Barthélemy Thimonnier, a French tailor, created the first practical and extensively used sewing machine in 1829. His machine, like Saint’s, stitched straight seams with chain stitch, and he signed a contract with Auguste Ferrand, a mining engineer, in 1830, who drew the necessary drawings and filed a patent application. On July 17, 1830, he received a patent for his machine, and the following year, he founded the first machine-based garment manufacturing enterprise in the world, which produced soldier uniforms for the French Army.
Following the patent’s issuance, however, the plant was burnt down, allegedly by workers scared of losing their jobs. The Science Museum in London has a replica of the mechanism on display. The machine is constructed of wood and employs a barbed needle to capture the thread and draw it up to form a loop, which is then secured by the following loop.

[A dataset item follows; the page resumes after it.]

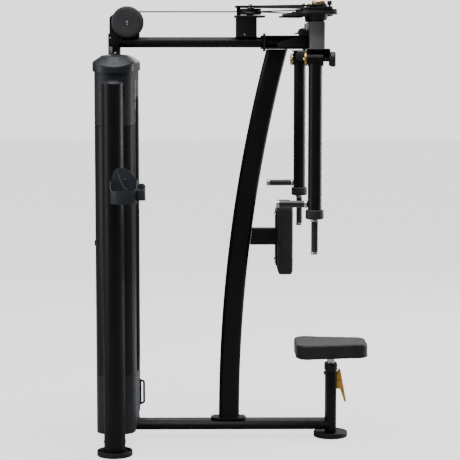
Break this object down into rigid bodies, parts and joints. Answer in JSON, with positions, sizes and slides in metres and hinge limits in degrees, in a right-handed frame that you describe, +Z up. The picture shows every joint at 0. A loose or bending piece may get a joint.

Walter Hunt created the first American lockstitch sewing machine in 1832. The top thread was carried by a needle with the eye and tip on the same end, while the lower thread was carried by a descending shuttle. The bent needle traveled horizontally through the cloth, leaving the loop as it retreated. The shuttle went through the loop, tying the thread together.
The feed was unstable, necessitating many stops and restarts of the machine. Hunt soon lost interest in his machine and began selling individual units without bothering to patent it, eventually patenting it in 1854. The first sewing machine in the United States was patented by John Greenough in 1842. In 1841, Newton and Archibold, two British partners, created the eye-pointed needle and the use of two pressing surfaces to keep the fabric pieces in place.